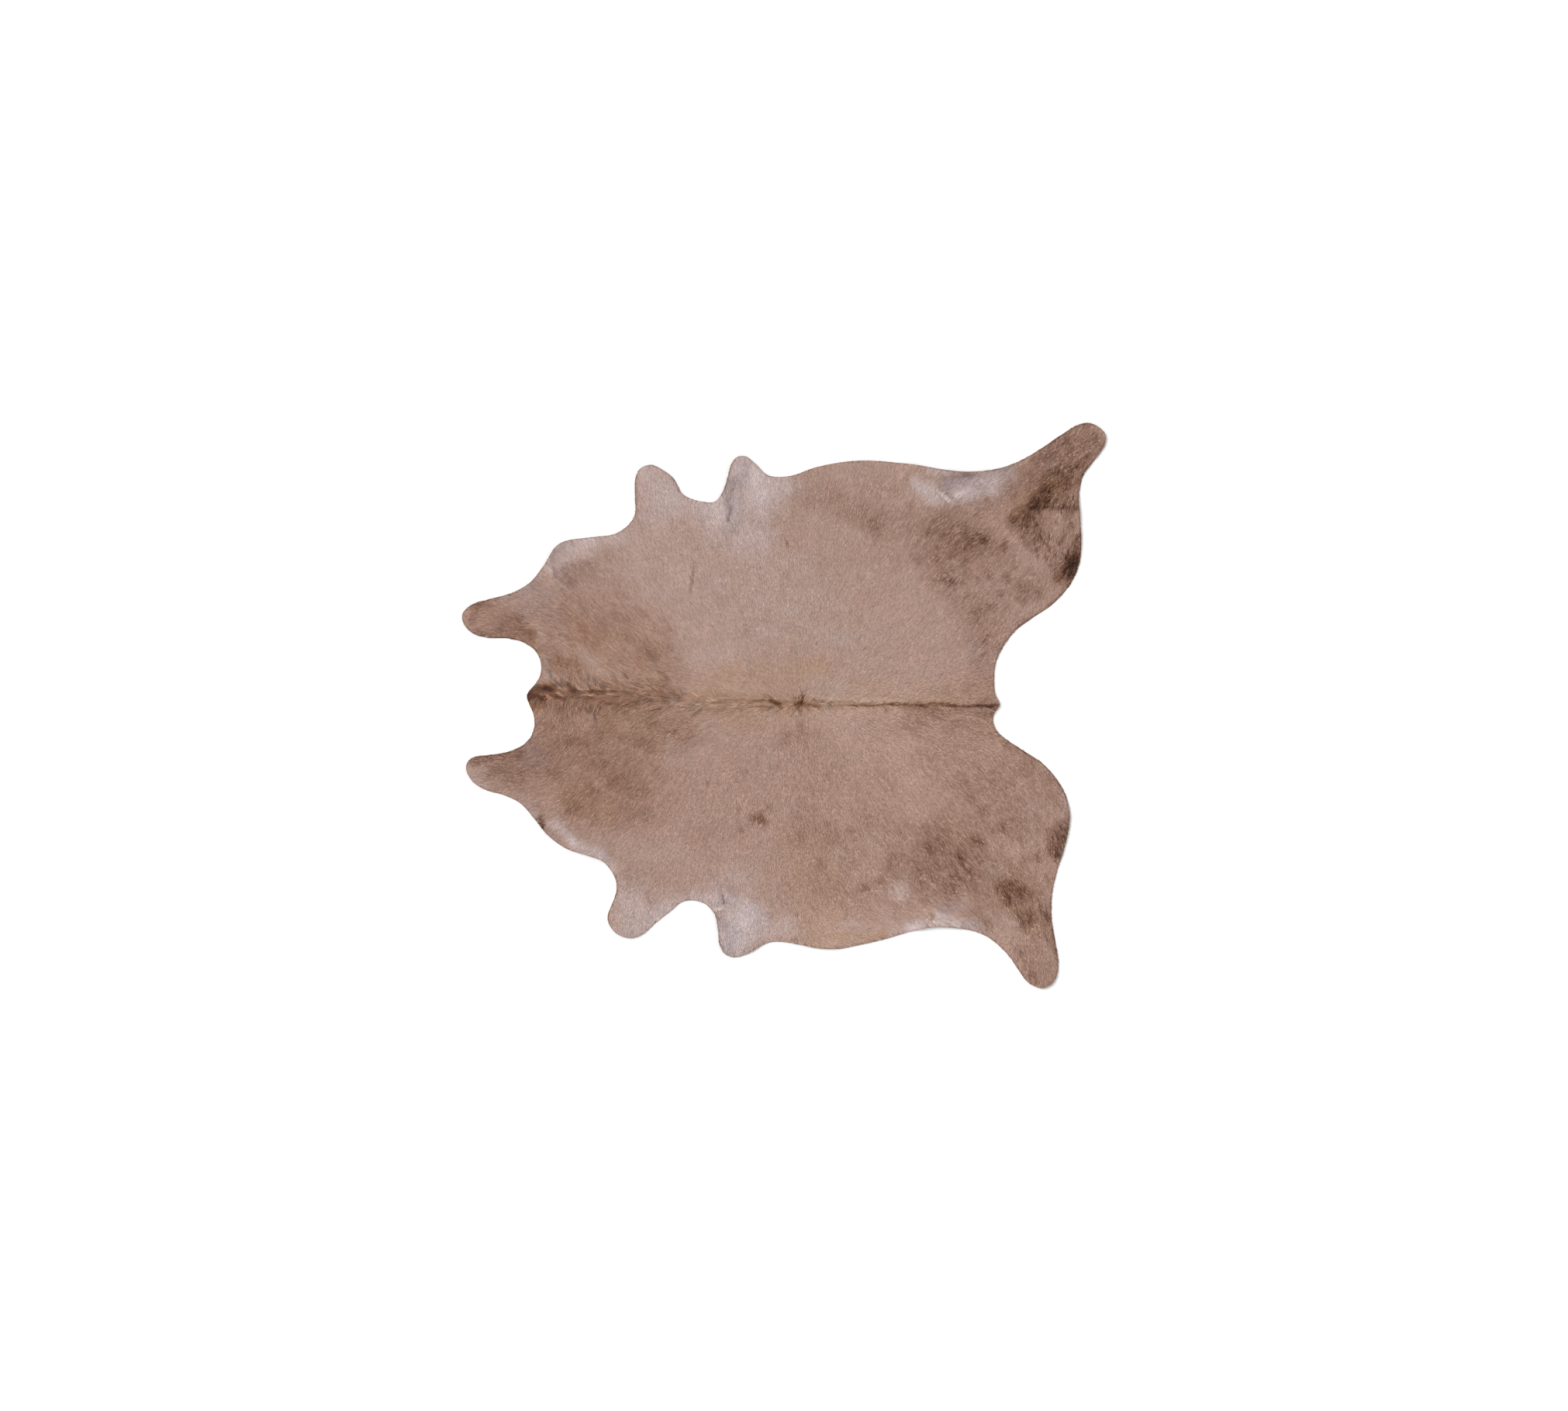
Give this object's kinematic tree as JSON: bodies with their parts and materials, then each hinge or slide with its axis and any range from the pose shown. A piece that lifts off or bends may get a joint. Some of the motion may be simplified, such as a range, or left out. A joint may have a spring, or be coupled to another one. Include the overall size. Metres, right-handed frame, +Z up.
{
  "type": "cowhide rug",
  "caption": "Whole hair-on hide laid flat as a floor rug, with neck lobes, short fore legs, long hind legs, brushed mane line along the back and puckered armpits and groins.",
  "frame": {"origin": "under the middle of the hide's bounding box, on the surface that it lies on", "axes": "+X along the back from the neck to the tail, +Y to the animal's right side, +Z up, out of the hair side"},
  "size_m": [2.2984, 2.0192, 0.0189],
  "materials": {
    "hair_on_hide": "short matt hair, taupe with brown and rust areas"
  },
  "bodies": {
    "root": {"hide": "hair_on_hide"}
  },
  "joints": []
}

━━━━━━

**DIRECTIONS:**
Write out every line exactly as it stands.

**SOLUTION TO THE PROBLEM:**
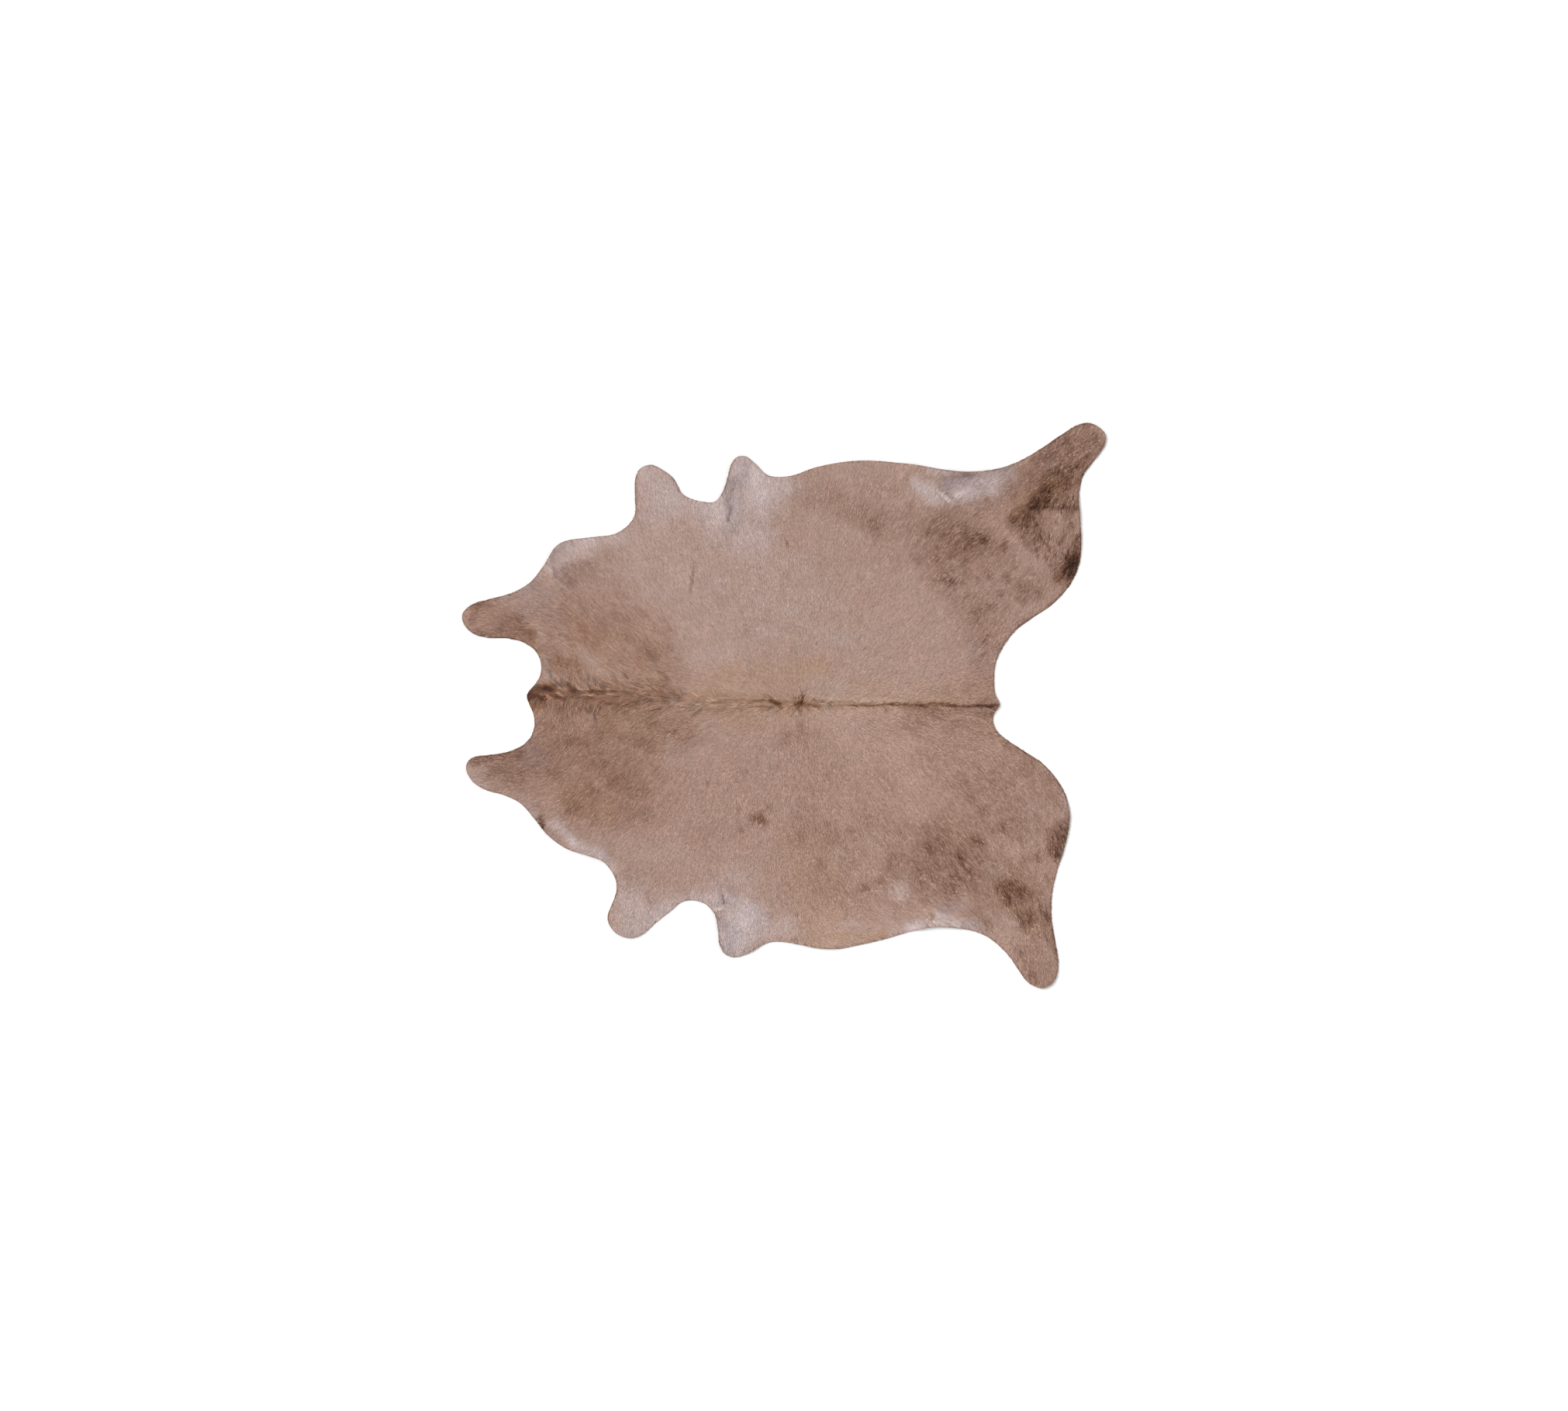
Give this object's kinematic tree as JSON: bodies with their parts and materials, then each hinge or slide with its axis and any range from the pose shown. A piece that lifts off or bends may get a joint. Some of the motion may be simplified, such as a range, or left out. A joint may have a spring, or be coupled to another one. Include the overall size. Metres, right-handed frame, +Z up.
{
  "type": "cowhide rug",
  "caption": "Whole hair-on hide laid flat as a floor rug, with neck lobes, short fore legs, long hind legs, brushed mane line along the back and puckered armpits and groins.",
  "frame": {"origin": "under the middle of the hide's bounding box, on the surface that it lies on", "axes": "+X along the back from the neck to the tail, +Y to the animal's right side, +Z up, out of the hair side"},
  "size_m": [2.2984, 2.0192, 0.0189],
  "materials": {
    "hair_on_hide": "short matt hair, taupe with brown and rust areas"
  },
  "bodies": {
    "root": {"hide": "hair_on_hide"}
  },
  "joints": []
}